Have you ever been plagued by an infection that felt as if it would never go away? They’re known as recurrent infections because of their unerring ability to outsmart the medicines intended to do them in. I am reminded of a colleague who developed a painful urinary tract infection (UTI) last year. After five or six days, it appeared to have gone, but in what was to become a recurring pattern, a UTI showed up again a month later, leading to another round of antibiotics. That course of antibiotics seemed to stop the infection, until, boom, a few weeks later, yet another infection developed. It took my friend months for complete recovery. We all know about the growing problem with antibiotic-resistant bacteria, but that’s notwhat was going on in this case.

There is now an explanation as to why these infections return again and again. And tantalizingly, there is a new study with mice that shows how a very common substance may help quickly resolve these infections the first time around.

Persistent, Not Resistant

The study I’m referring to was conducted by James Collins, PhD, professor of Biomedical Engineering at Boston University. He is a Howard Hughes Medical Institute investigator and recipient of a MacArthur Fellowship (sometimes called a MacArthur “genius grant”). But before we get to those findings, a bit of bacteria background is in order. Dr. Collins explains that while doctors studying infectious diseases have focused their attention on antibiotic-resistant bacteria for a number of years, it is only in the last few that they started paying attention to another type of bacteria that they’ve tagged as persistent bacteria. Here’s the difference — regular bacteria become resistant because they mutate genetically in response to an antibiotic, thus making it increasingly difficult to create drugs that will be successful in getting rid of them. Persistent bacteria, on the other hand, do not mutate but have a physiological ability to become dormant — in effect to go to sleep for a period of time. Familiar infections known to be associated with persistent bacteria include strep, tuberculosis, staph and many more.

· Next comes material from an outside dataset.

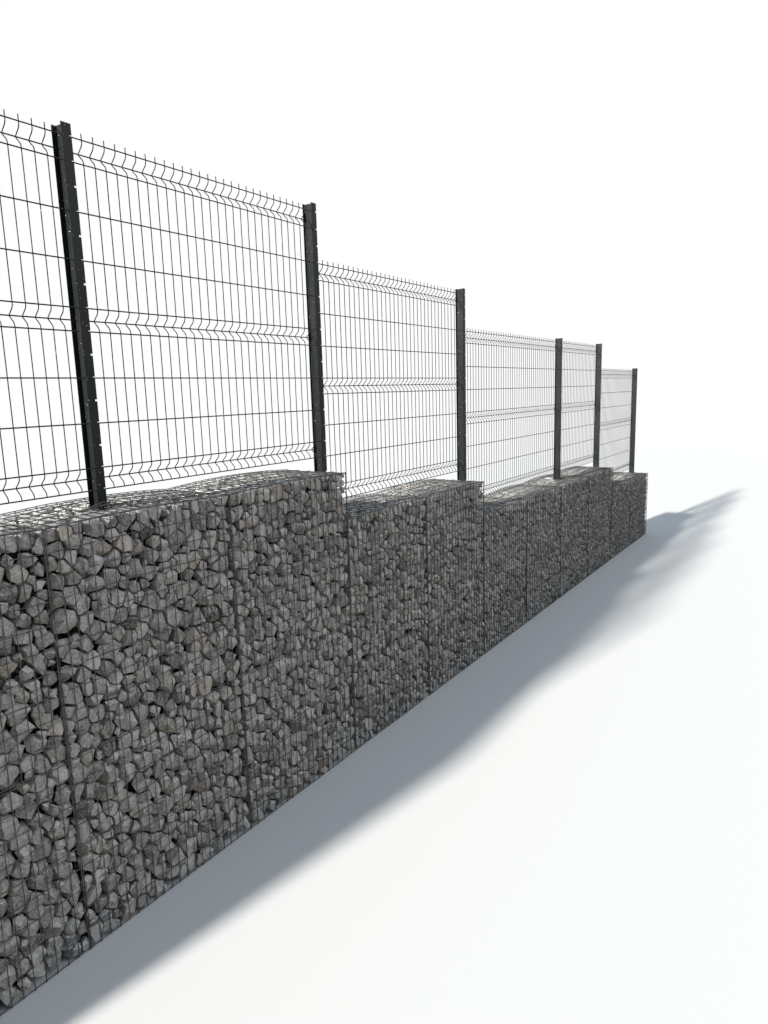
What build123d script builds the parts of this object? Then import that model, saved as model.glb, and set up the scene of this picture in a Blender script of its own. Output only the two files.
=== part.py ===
from build123d import *
import os

# A stepped gabion wall with a rigid mesh fence along its middle, in millimetres.
# X runs along the wall, from its high end to its low end. Y runs into the wall, away from
# the side that is looked at. Z is up. The origin is the middle of the base.

# Wall
bay_length = 2000          # one basket, from end to end
bays_per_step = (2, 1, 2, 1)
wall_depth = 500           # front face to back face
basket_height = 1000       # one basket with its lid
step_drop = 300            # from one lid to the next lower lid
wire = 5                   # thickness of basket wire, and of fence wire
bar_spacing = 250          # the frame wires made here, the fine mesh lies between them

# Posts
post_width = 46            # along the fence, over the flanges
post_depth = 70            # across the fence, over the flanges
post_wall = 2.5            # thickness of flanges and web
post_above_panel = 52      # from the top fence wire to the top of the post
post_clearance = 0.3       # stones packed round a post
lid_hole_margin = 28       # the lid is cut away round a post by this much
end_post_offset = 45       # from a basket's end to the middle of a post beside it
first_middle_post = 410    # from the second basket's left end to its post
second_middle_post = 500   # from the fifth basket's left end to its post

# Fence panels
panel_height = 1500        # from the bottom wire to the top wire
panel_above_lid = 85       # from the lid to the bottom wire
wire_level_pitch = 100     # the levels of the horizontal wires, and of the notches in the posts
notch_height = 8
notch_depth = 10
fold_depth = 35            # how far a fold stands out from the panel
fold_height = 66           # from where a fold starts to where it ends
upright_pitch = 55         # one upright wire to the next
first_upright = 73         # from the middle of the left post to the first upright
last_upright_gap = 45      # least distance from the last upright to the middle of the right post
upright_tip = 28           # uprights stand above the top wire by this much
uprights_skipped = 4       # every fourth upright is made here, the rest is fine wire

# Levels of the wires below the top wire, as counts of wire_level_pitch.
straight_levels = (0, 1, 3, 5, 7, 8, 10, 12, 14, 15)
fold_levels = (0.5, 7.5, 14.5)

step_of_bay = [step for step, bays in enumerate(bays_per_step) for _ in range(bays)]
bay_count = len(step_of_bay)
wall_length = bay_length * bay_count
last_step = len(bays_per_step) - 1


def bay_left(bay):
    """X of a basket's left end."""
    return bay * bay_length - wall_length / 2


def basket_base(bay):
    """Z of the bottom of a basket, which is the top of the course under it."""
    return step_drop * (last_step - step_of_bay[bay])


def lid_level(bay):
    """Z of the top of a basket's lid."""
    return basket_base(bay) + basket_height


# Each post, as the basket it stands in and its distance from that basket's left end.
# Where the wall steps down, the post stands in the lower basket, close to the higher one.
post_places = [
    (0, end_post_offset),
    (1, first_middle_post),
    (2, end_post_offset),
    (3, end_post_offset),
    (4, second_middle_post),
    (5, end_post_offset),
    (5, bay_length - end_post_offset),
]
post_x = [bay_left(bay) + offset for bay, offset in post_places]
panel_bottom = [lid_level(bay) + panel_above_lid for bay, _ in post_places[:-1]]
panel_y = -(post_depth - post_wall) / 2


def post_top(post):
    """Z of a post's top, above the higher of the panels that it holds."""
    held = panel_bottom[max(post - 1, 0):post + 1]
    return max(held) + panel_height + post_above_panel


def frame_of_bars(width, height):
    """Adds a flat frame of bars to the open sketch, edge bars flush with its outline."""
    columns = max(1, round(width / bar_spacing))
    rows = max(1, round(height / bar_spacing))
    with GridLocations((width - wire) / columns, 0, columns + 1, 1):
        Rectangle(wire, height)
    with GridLocations(0, (height - wire) / rows, 1, rows + 1):
        Rectangle(width, wire)


def posts_in(bay):
    """X of each post that stands in a basket."""
    return [x for x, (place, _) in zip(post_x, post_places) if place == bay]


def write(part, name):
    """Labels a finished piece and writes it."""
    part.label = name
    export_step(part, f"parts/{name}.step")


def write_cage(bay, base, height, name):
    """The sides, ends and middle partition of a basket."""
    middle = bay_left(bay) + bay_length / 2
    half_way_up = base + height / 2
    with BuildPart() as cage:
        for front in (-wall_depth / 2 + wire, wall_depth / 2):
            with BuildSketch(Plane((middle, front, half_way_up), x_dir=(1, 0, 0), z_dir=(0, -1, 0))):
                frame_of_bars(bay_length, height)
        extrude(amount=wire)
        for left in (bay_left(bay), middle - wire / 2, bay_left(bay) + bay_length - wire):
            with BuildSketch(Plane((left, 0, half_way_up), x_dir=(0, 1, 0), z_dir=(1, 0, 0))):
                frame_of_bars(wall_depth, height)
        extrude(amount=wire)
    write(cage.part, name)


def write_fill(bay, base, height, posts, name):
    """The stones in the two cells of a basket, with a channel for each post."""
    cell_length = bay_length / 2 - wire * 1.5
    cell_pitch = cell_length + wire
    channel_width = post_width + 2 * post_clearance
    channel_depth = post_depth + 2 * post_clearance
    middle = bay_left(bay) + bay_length / 2
    with BuildPart() as fill:
        with BuildSketch(Plane.XY.offset(base)):
            with Locations((middle, 0)):
                with GridLocations(cell_pitch, 0, 2, 1):
                    Rectangle(cell_length, wall_depth - 2 * wire)
            for x in posts:
                with Locations((x, 0)):
                    Rectangle(channel_width, channel_depth, mode=Mode.SUBTRACT)
        extrude(amount=height)
    write(fill.part, name)


def write_lid(bay, name):
    """The lid of a basket, cut away round each post."""
    hole_width = post_width + 2 * lid_hole_margin
    hole_depth = post_depth + 2 * lid_hole_margin
    middle = bay_left(bay) + bay_length / 2
    with BuildPart() as lid:
        with BuildSketch(Plane((middle, 0, lid_level(bay) - wire))):
            frame_of_bars(bay_length, wall_depth)
            for x in posts_in(bay):
                with Locations((x - middle, 0)):
                    Rectangle(hole_width, hole_depth, mode=Mode.SUBTRACT)
        extrude(amount=wire)
    write(lid.part, name)


def write_post(post, name):
    """A post with an H section, notched along both edges of its front flange."""
    base = basket_base(post_places[post][0])
    top = post_top(post)
    notch_count = round((panel_height + step_drop) / wire_level_pitch) + 1
    lowest_notch = top - post_above_panel - (notch_count - 1) * wire_level_pitch
    notch_middle = (lowest_notch + top - post_above_panel) / 2 + (notch_height - wire) / 2
    with BuildPart() as body:
        with BuildSketch(Plane.XY.offset(base)):
            with Locations((post_x[post], 0)):
                Rectangle(post_wall, post_depth)
                with GridLocations(0, post_depth - post_wall, 1, 2):
                    Rectangle(post_width, post_wall)
        extrude(amount=top - base)
        flange_back = (post_x[post], -post_depth / 2 + post_wall, notch_middle)
        with BuildSketch(Plane(flange_back, x_dir=(1, 0, 0), z_dir=(0, -1, 0))):
            with GridLocations(post_width - notch_depth, wire_level_pitch, 2, notch_count):
                Rectangle(notch_depth, notch_height)
        extrude(amount=post_wall, mode=Mode.SUBTRACT)
    write(body.part, name)


def upright_outline():
    """Corners of an upright wire seen from the fence's end, as distance back and height."""
    line = [(0, panel_height + upright_tip)]
    for level in fold_levels:
        apex = panel_height - level * wire_level_pitch
        line += [(0, apex + fold_height / 2), (fold_depth, apex), (0, apex - fold_height / 2)]
    line += [(0, -wire / 2)]
    front = [(back - wire / 2, height) for back, height in line]
    rear = [(back + wire / 2, height) for back, height in reversed(line)]
    return front + rear


def write_panel(panel, name):
    """A fence panel between two posts, its wires ending in the posts' notches."""
    left, right = post_x[panel], post_x[panel + 1]
    reach = post_width / 2 - notch_depth + post_clearance
    bottom = panel_bottom[panel]
    top = bottom + panel_height
    upright_count = int((right - left - first_upright - last_upright_gap) // upright_pitch) + 1
    uprights = [left + first_upright + upright_pitch * n for n in range(upright_count)]
    with BuildPart() as mesh:
        with BuildSketch(Plane((left + reach, panel_y, top), x_dir=(0, 1, 0), z_dir=(1, 0, 0))):
            with Locations([(0, -level * wire_level_pitch) for level in straight_levels]):
                Rectangle(wire, wire)
            with Locations([(fold_depth, -level * wire_level_pitch) for level in fold_levels]):
                Rectangle(wire, wire)
        extrude(amount=right - left - 2 * reach)
        for x in uprights[::uprights_skipped]:
            with BuildSketch(Plane((x - wire / 2, panel_y, bottom), x_dir=(0, 1, 0), z_dir=(1, 0, 0))):
                with BuildLine():
                    Polyline(*upright_outline(), close=True)
                make_face()
        extrude(amount=wire)
    write(mesh.part, name)


os.makedirs("parts", exist_ok=True)

for bay in range(bay_count):
    number = bay + 1
    side_height = basket_height - wire
    write_cage(bay, basket_base(bay), side_height, f"basket_{number}_cage")
    write_fill(bay, basket_base(bay), side_height, posts_in(bay), f"basket_{number}_stones")
    write_lid(bay, f"basket_{number}_lid")
    if basket_base(bay) > 0:
        write_cage(bay, 0, basket_base(bay), f"footing_{number}_cage")
        write_fill(bay, 0, basket_base(bay), [], f"footing_{number}_stones")

for post in range(len(post_places)):
    write_post(post, f"post_{post + 1}")

for panel in range(len(post_places) - 1):
    write_panel(panel, f"fence_panel_{panel + 1}")
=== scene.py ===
"""Looks of a stepped gabion wall with a mesh fence along its top. Lengths are in metres."""

import logging
import math
from collections.abc import Iterable, Iterator
from dataclasses import dataclass, field
from enum import Enum

import bmesh
import bpy
import numpy as np
from mathutils import Matrix, Vector
from mathutils.kdtree import KDTree


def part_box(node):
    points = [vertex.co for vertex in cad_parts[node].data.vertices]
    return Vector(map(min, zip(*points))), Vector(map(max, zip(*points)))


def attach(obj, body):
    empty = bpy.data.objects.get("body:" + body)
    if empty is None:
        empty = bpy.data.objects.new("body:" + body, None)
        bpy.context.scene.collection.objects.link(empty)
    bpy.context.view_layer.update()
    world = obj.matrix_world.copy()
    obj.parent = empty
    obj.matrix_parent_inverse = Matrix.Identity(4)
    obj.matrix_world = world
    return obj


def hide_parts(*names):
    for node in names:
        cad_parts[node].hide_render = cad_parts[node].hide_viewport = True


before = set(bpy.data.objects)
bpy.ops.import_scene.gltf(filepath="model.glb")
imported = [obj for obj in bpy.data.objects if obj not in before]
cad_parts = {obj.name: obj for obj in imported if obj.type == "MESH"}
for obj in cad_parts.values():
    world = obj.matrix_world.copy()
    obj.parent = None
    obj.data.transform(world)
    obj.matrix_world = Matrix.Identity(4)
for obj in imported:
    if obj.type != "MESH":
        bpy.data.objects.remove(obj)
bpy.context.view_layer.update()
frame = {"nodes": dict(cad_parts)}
log = logging.getLogger("wall")

Range = tuple[float, float]
Colour = tuple[float, float, float]
Point = tuple[float, float, float]
Box = tuple[Vector, Vector]

STONE_SEED = 11
WIRE_SEED = 71


class Term:
    """An output socket of a node, which Python's own signs join into sums."""

    def __init__(self, nodes: "Nodes", socket: bpy.types.NodeSocket) -> None:
        """Keeps the socket and the tree that it belongs to."""
        self.nodes = nodes
        self.socket = socket

    def __add__(self, other: "Term | float | Point") -> "Term":
        """This plus another."""
        return self.nodes.sum("ADD", self, other)

    __radd__ = __add__

    def __sub__(self, other: "Term | float | Point") -> "Term":
        """This less another."""
        return self.nodes.sum("SUBTRACT", self, other)

    def __rsub__(self, other: "Term | float | Point") -> "Term":
        """Another less this."""
        return self.nodes.sum("SUBTRACT", other, self)

    def __mul__(self, other: "Term | float | Point") -> "Term":
        """This times another."""
        return self.nodes.sum("MULTIPLY", self, other)

    __rmul__ = __mul__

    def __truediv__(self, other: "Term | float | Point") -> "Term":
        """This divided by another."""
        return self.nodes.sum("DIVIDE", self, other)

    def __lt__(self, other: "Term | float") -> "Term":
        """One where this is less than another, and nought elsewhere."""
        return self.nodes.sum("LESS_THAN", self, other)

    def __abs__(self) -> "Term":
        """This without its sign."""
        return self.nodes.sum("ABSOLUTE", self)

    def sine(self) -> "Term":
        """The sine of this angle."""
        return self.nodes.sum("SINE", self)

    def parts(self) -> list["Term"]:
        """The three numbers of this vector."""
        split = self.nodes.node("ShaderNodeSeparateXYZ", {0: self})
        return [Term(self.nodes, socket) for socket in split.outputs]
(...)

When persistent bacteria are slumbering, they are invulnerable to antibiotics. This means that the medicine you take for an infection will wipe out the majority of the bacteria causing the illness, but not the few persisters, as they are called. Later, for reasons not yet understood, certain persisters activate and cause new infection — and require another round of antibiotics. Persisters are nothing if not canny adversaries… a few will continue to remain asleep and invulnerable, ready to “wake up” later.

Waking All Persisters

Now, if there were some way to rouse all of the infection-causing bacteria into an active state at the same time, one course of common antibiotics would wipe out the whole bunch. The challenge, then, is to find a substance that would wake them all — and this is where Dr. Collins’s research comes in. Dr. Collins discovered that if he added sugar to antibiotics, allpersisters were activated so that they could no longer evade the antibiotics. His finding was robust indeed — when he administered antibiotics with sugar through an IV to mice with E. coli bacteria, a common cause of UTIs, the antibiotics wiped out 99.9% of the persistent bacteria in just two hours, compared with eliminating none of the persistent bacteria in the mice whose antibiotic IV did not include sugar.

A Rare Win-Win?

The next step is to test the method with humans. Success, if it comes, could have important implications for treating resistant bacteria as well as persisters. It is quite possible that some cases of seemingly resistant bacteria are actually caused by persisters. Having a strategy to kill all persistent bacteria with just one round of antibiotics would dramatically reduce the usage of antibiotics, and that in turn would help slow development of resistant bacteria — a real (and rare) win-win in our ongoing fight against bacteria. Dr. Collins says that combining sugar with an antibiotic is such a simple potential treatment that he is hopeful human studies will move ahead quickly. Many questions must be answered — including whether there are persistent bacteria that would not be awakened by sugar… and whether sugar itself might worsen certain infections, for example, yeast infections. We’ll keep our eye on this research.